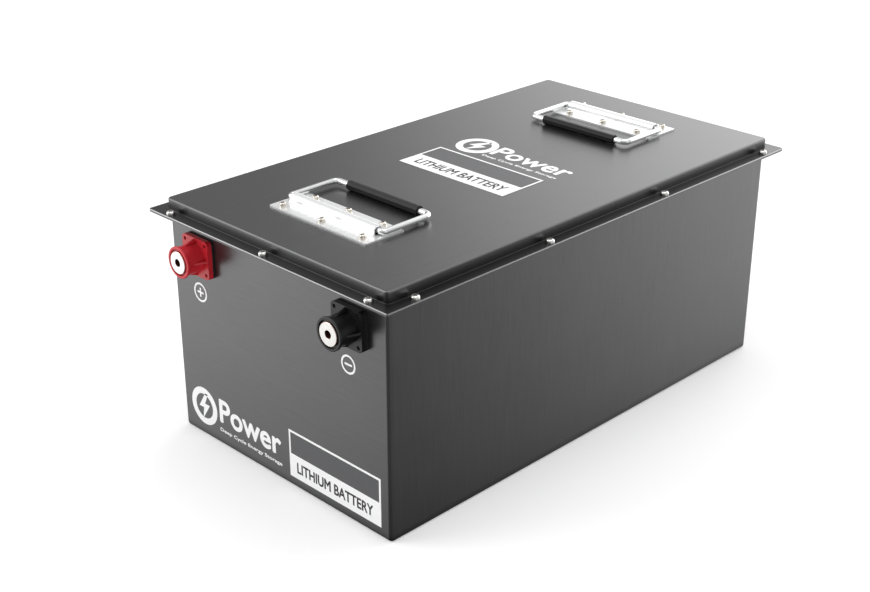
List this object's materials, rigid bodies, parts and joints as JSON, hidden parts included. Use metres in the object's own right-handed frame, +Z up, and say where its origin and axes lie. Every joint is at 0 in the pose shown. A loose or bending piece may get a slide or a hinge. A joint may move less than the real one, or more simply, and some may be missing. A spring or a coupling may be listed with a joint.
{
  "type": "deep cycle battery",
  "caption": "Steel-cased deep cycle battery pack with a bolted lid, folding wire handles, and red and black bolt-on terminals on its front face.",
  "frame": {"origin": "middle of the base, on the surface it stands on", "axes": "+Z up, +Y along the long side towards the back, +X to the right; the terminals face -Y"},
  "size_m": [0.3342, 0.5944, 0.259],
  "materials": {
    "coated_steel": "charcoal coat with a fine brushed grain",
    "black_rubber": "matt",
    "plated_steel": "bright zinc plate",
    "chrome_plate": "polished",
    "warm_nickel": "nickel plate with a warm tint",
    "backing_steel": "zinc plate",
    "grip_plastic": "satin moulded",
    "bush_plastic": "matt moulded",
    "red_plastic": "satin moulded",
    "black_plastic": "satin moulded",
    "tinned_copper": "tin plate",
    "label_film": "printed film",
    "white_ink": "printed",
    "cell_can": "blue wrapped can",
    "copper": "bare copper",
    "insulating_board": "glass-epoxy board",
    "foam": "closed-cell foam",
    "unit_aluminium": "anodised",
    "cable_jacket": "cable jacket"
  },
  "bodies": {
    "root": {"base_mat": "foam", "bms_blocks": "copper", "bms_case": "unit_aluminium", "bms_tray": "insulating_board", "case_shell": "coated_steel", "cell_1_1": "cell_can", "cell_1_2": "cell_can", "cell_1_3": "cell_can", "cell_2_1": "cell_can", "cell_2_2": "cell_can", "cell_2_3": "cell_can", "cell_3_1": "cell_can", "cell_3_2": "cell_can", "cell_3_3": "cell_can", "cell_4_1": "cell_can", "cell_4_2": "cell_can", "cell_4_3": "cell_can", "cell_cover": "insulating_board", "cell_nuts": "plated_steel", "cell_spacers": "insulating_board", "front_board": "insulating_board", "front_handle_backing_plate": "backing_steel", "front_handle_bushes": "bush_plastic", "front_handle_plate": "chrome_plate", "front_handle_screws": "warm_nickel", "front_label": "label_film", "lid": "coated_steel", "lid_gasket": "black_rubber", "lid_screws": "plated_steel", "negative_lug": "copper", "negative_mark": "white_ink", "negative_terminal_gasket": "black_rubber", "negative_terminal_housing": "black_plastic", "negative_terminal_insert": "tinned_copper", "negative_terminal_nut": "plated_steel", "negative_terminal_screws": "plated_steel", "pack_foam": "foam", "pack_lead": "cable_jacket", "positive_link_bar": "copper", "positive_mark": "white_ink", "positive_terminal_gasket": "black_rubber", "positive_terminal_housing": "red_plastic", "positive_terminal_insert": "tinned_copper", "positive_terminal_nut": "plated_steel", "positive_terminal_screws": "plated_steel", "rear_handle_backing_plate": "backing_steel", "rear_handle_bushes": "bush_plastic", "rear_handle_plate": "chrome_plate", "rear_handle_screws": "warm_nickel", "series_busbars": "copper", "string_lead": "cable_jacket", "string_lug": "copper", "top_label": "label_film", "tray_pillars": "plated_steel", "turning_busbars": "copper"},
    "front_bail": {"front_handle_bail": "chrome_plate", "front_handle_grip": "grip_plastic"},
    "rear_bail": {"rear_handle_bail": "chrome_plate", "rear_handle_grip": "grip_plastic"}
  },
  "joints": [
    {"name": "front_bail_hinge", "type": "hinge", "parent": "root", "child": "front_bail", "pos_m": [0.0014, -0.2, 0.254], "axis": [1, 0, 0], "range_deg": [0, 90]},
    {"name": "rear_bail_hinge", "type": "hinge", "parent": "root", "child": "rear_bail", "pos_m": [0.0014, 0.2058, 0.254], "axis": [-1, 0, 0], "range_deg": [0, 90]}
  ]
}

* * *

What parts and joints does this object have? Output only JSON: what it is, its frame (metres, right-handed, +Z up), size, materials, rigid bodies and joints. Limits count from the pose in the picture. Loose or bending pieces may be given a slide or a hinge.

→ **Requirement**
State the count of lines holding the string "axes" in the listing above, and nothing else.

→ **Task solution**
2